Friday, February 1st, 2013
The Wall Street Journal reported last week that New York has scrapped its plans to privatize parking meters.
It’s no secret that I’ve generally been a critic of long term privatization deals for on-street parking. The reason is simple. Parking meters are not a capital asset like a toll bridge, nor are they a traditional city service like garbage collection. Rather, parking meters are an urban planning tool we use to manage access to precious on-street real estate. As the way we will want to manage this real estate over time will change, it’s a bad fit for a long term privatization deal. In fact, parking meter privatizations are effectively a lose-lose-lose proposition that involve high interest off balance sheet borrowing, selling off a ground lease on the streets of our cities (i.e., the most important component of our public space), and ceding some degree of de facto urban planning control over our streets to a private entity.
Privatization – and in this case I am referring to items like long term asset leases, not shorter term operating contracts – can actually be a great thing. For example, Governing magazine just ran a piece on the effectiveness of public-private partnerships in British Columbia and elsewhere. They highlight having a professional staff that is able to properly evaluate deal structures.
But another thing is to make sure we understand what it is we should potentially privatize. I won’t claim to have the entire answer, but it’s something that every city and state should be thinking through. What attributes make something a good candidate for privatization versus a bad one?
I will share a few considerations.
1. Standalone nature of an asset. The more standalone an asset is, the better a candidate for privatization. For example, a freeway may have had a huge neighborhood impact when constructed, but after it is in place, additional impacts from tolls, repairs, etc. are more limited (though not non-existent). Contrast this with on-street parking, which impacts everything that happens on that street intimately.
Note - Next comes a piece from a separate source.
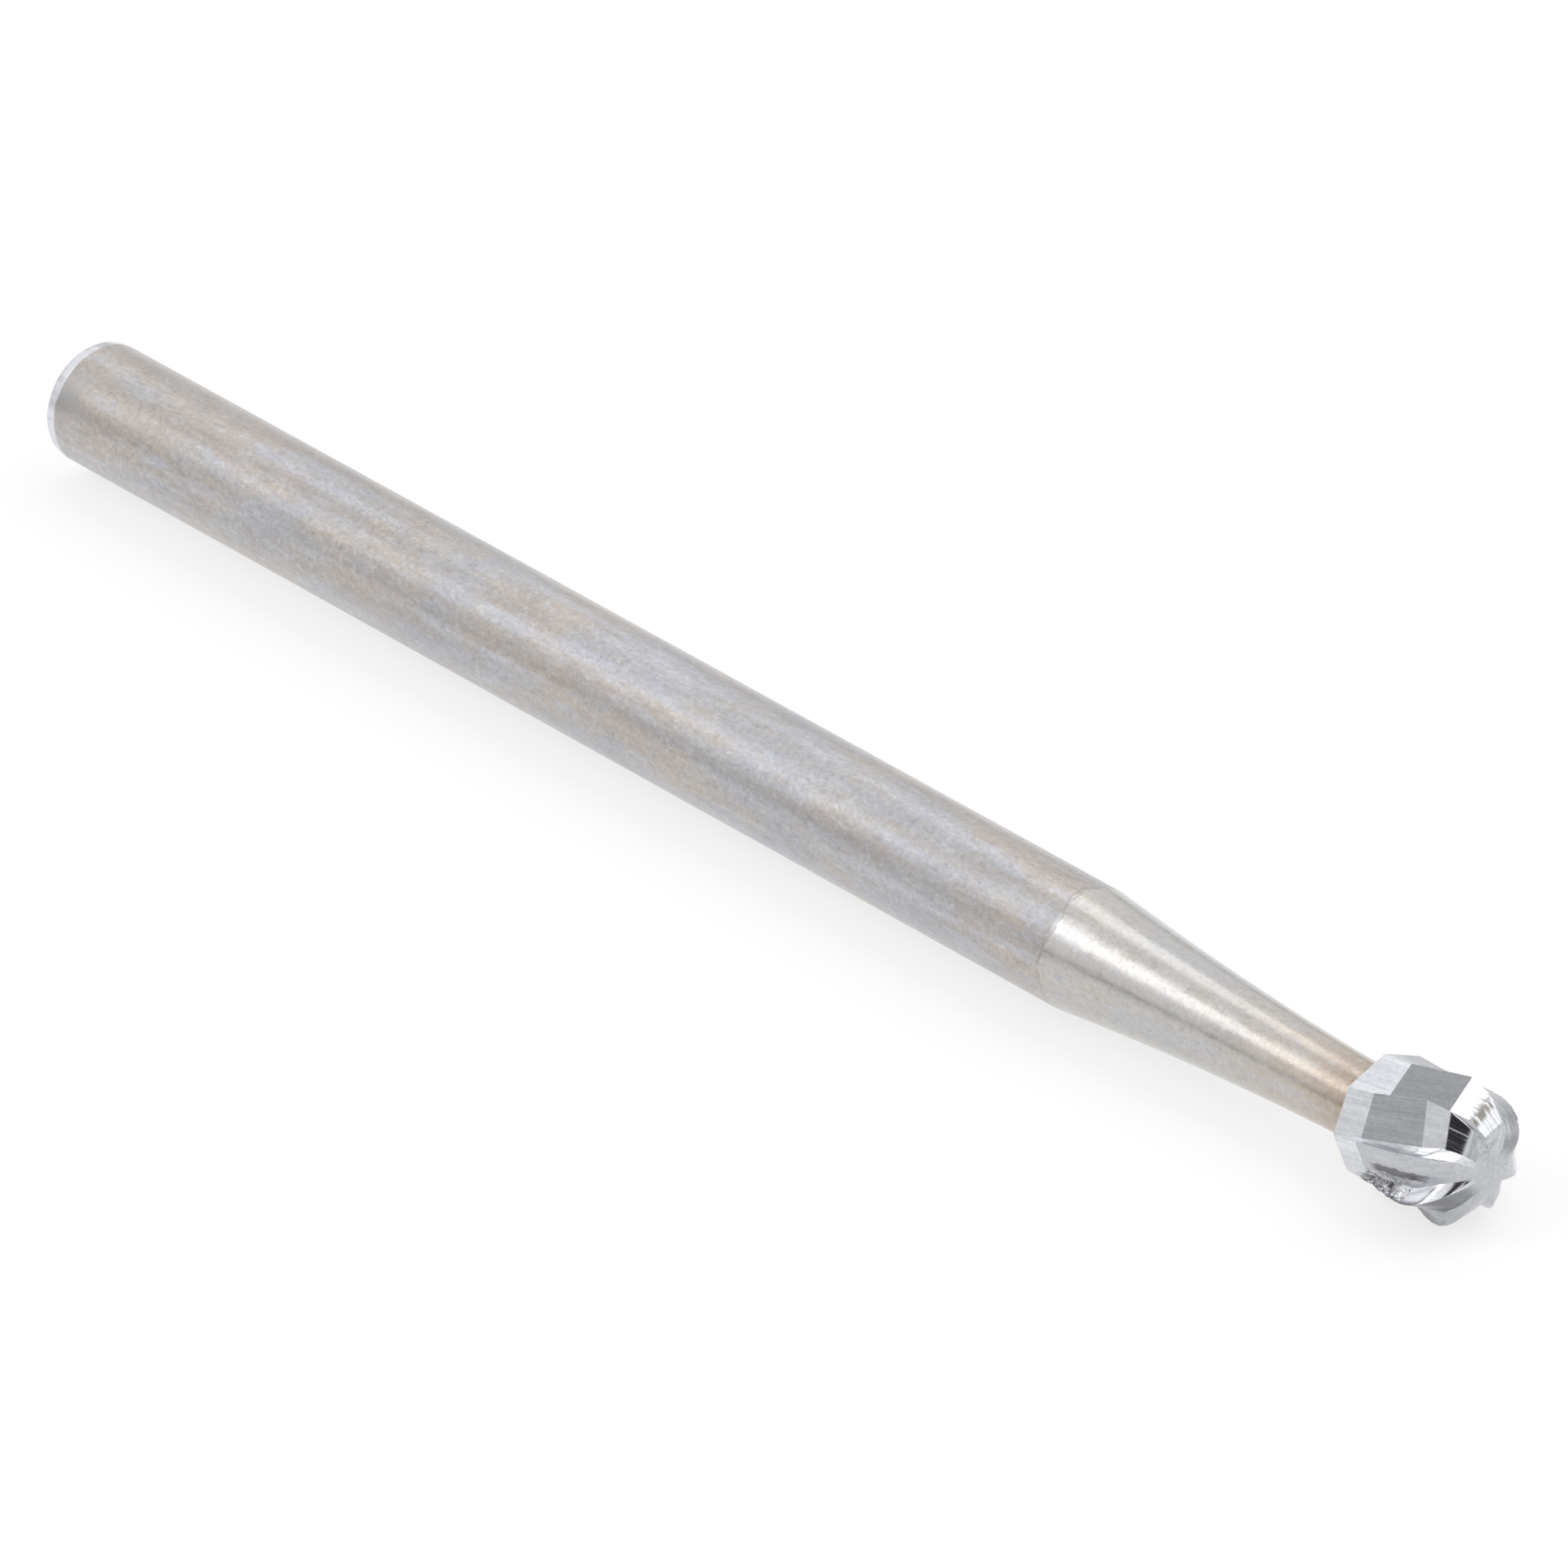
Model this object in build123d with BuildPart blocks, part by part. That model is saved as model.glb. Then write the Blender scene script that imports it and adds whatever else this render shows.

2. Bespoke nature of the asset. If an asset lends itself to only one type of use, then it’s a better candidate for privatization. A highway, hospital, or airport are difficult types of items to reuse for other purposes, whereas something like on-street parking is simply general real estate that could easily be repurposed to other items. The more like general purpose real estate or buildings something is, the worse of a candidate for privatization it is.
3. Public visibility of the asset. I saw someone quoted one time who suggested that sewers were a good thing to privatize but not water, because people care about what comes out of their tap but not what goes down their toilet. This is exactly backwards. We want to privatize particularly where there is huge public visibility and demand for proper performance. This is ultimately the only way to have accountability on the contract. Where a service is delivered off the radar, it is a horrible candidate for privatization. That is why I am resolutely opposed to any type of private prison, for example.
4. Likelihood of disruptive change. How likely is the basic need likely to change over time? Think about change in the 20th century. Could we have privatized a road or airport 75 or 99 years ago and had the contract still be relevant today? No. Standards and needs have changed radically. I would assume we’ll see similar radical changes in many things over the course of this century. So we need to have our eyes wide open about what changes in needs means, particularly as it in effect creates a built-in option for the vendor to renegotiate and extract even more money when the public needs change. For example, we are on the cusp of a revolution in parking policy where we will increasingly see shifts to more dynamic pricing versus fixed rate, X quarters per hour type pricing.
These are just some initial thoughts. Feel free to add your own.